[What is asked] Read through the data and report every line in which the word "part" occurs.

[Entries supplied]
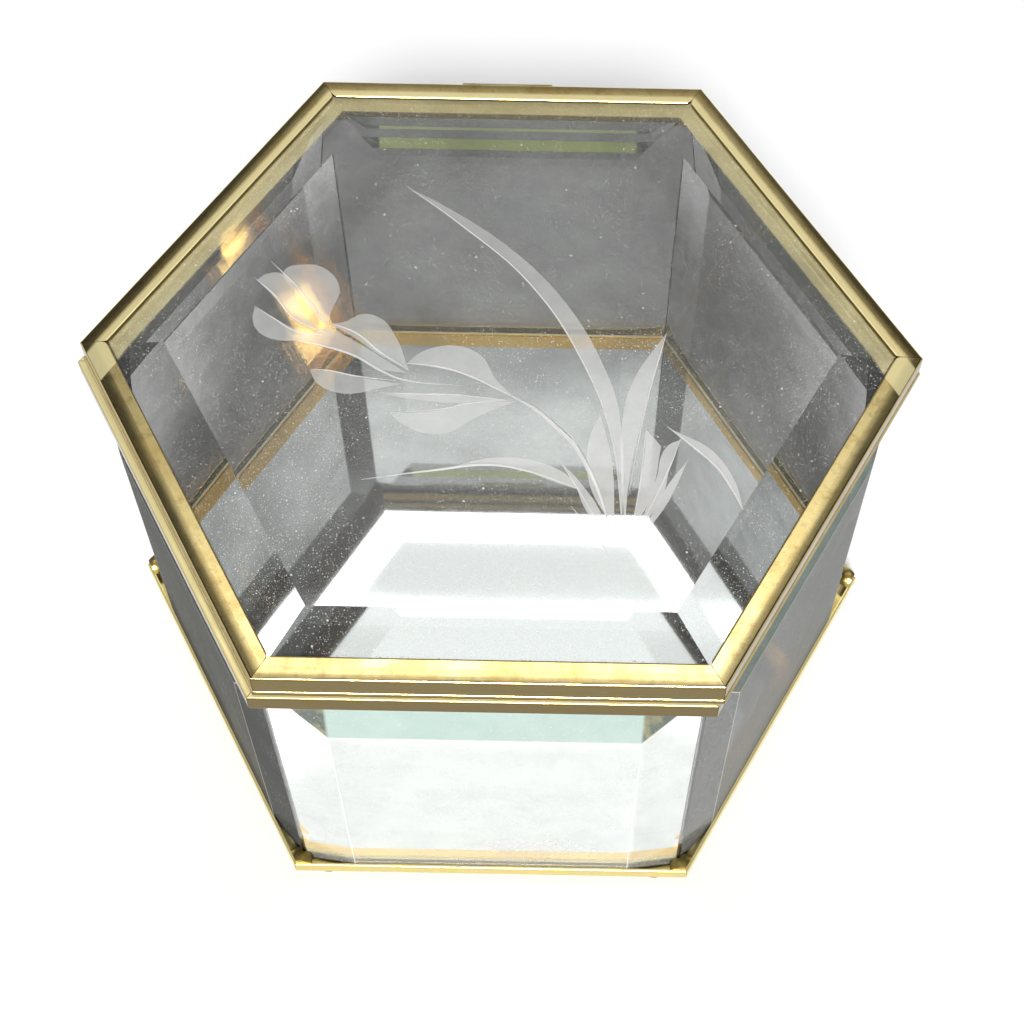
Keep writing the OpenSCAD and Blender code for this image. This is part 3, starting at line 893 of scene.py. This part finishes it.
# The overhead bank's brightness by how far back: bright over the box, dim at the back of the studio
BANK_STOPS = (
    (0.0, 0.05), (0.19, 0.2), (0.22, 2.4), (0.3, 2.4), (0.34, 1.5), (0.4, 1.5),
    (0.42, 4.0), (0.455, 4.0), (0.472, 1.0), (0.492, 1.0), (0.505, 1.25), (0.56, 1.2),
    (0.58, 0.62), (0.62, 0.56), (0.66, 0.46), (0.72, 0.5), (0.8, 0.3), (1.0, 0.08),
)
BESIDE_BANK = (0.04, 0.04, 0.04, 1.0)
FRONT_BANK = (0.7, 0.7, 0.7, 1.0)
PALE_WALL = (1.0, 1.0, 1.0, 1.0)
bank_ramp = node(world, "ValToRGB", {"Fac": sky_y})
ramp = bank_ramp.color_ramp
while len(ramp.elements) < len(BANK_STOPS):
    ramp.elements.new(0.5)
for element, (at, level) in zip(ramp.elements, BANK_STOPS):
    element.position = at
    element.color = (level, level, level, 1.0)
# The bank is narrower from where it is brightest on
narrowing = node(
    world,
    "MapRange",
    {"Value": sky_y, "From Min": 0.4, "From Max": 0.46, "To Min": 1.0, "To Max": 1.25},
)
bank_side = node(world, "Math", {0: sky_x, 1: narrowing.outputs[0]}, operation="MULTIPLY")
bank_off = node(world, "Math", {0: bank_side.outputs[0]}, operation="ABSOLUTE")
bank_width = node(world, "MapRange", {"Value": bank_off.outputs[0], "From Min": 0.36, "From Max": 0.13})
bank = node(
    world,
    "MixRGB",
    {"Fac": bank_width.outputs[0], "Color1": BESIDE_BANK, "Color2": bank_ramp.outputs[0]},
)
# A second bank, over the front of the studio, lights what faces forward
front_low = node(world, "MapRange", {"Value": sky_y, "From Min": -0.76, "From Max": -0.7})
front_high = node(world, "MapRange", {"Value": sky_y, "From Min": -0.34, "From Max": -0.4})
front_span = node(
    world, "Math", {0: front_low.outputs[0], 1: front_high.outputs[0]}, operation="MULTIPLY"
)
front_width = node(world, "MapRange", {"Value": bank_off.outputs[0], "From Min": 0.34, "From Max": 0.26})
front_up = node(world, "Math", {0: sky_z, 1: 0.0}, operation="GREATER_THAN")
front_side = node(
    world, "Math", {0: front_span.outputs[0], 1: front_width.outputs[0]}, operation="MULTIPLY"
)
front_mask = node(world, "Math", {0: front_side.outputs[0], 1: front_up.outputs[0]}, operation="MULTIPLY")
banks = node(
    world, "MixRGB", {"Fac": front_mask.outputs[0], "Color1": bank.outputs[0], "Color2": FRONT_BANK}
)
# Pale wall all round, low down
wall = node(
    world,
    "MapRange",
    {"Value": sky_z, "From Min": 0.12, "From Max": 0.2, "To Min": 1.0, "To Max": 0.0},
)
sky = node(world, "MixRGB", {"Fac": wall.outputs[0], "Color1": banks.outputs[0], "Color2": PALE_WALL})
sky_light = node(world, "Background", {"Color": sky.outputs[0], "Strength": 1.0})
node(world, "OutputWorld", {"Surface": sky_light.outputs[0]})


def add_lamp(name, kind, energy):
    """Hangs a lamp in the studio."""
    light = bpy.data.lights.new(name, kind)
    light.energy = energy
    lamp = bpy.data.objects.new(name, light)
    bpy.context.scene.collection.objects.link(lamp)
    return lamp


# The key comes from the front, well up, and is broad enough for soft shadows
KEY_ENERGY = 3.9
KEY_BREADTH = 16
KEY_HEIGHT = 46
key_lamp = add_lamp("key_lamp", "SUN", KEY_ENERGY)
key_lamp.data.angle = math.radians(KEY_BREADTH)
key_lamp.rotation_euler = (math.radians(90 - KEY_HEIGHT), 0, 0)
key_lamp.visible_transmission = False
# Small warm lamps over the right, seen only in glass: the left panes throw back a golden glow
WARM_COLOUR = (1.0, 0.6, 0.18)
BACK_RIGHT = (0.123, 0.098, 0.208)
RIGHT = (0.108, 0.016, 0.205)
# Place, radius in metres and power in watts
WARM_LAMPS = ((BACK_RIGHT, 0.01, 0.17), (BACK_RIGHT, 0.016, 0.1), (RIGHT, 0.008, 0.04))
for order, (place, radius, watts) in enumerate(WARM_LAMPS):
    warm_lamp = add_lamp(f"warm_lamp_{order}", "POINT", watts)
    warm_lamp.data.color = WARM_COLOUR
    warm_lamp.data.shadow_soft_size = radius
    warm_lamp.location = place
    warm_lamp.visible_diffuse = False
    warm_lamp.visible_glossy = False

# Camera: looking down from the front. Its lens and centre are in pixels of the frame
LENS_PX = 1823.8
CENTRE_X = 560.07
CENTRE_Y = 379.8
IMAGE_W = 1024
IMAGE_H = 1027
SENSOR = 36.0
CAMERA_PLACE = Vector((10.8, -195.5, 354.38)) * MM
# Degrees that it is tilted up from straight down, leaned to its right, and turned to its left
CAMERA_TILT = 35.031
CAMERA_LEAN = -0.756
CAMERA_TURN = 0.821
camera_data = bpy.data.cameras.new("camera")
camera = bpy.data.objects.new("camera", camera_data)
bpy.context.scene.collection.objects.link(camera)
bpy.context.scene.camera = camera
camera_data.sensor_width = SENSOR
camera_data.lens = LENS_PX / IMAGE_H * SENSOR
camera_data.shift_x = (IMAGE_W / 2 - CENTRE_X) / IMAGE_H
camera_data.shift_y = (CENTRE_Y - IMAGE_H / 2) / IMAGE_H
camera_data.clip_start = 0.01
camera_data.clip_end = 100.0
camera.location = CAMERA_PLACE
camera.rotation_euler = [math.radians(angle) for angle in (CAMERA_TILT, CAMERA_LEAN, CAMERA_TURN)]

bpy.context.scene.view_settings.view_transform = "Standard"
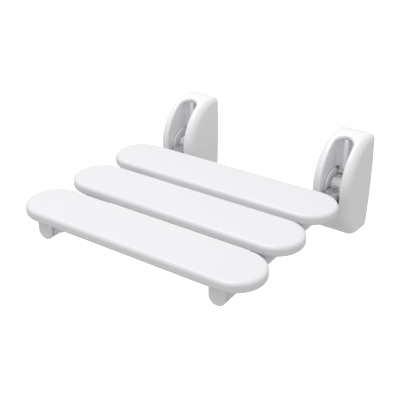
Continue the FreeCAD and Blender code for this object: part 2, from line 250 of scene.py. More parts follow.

[Exercise answer]
Keep writing the OpenSCAD and Blender code for this image. This is part 3, starting at line 893 of scene.py. This part finishes it.
Continue the FreeCAD and Blender code for this object: part 2, from line 250 of scene.py. More parts follow.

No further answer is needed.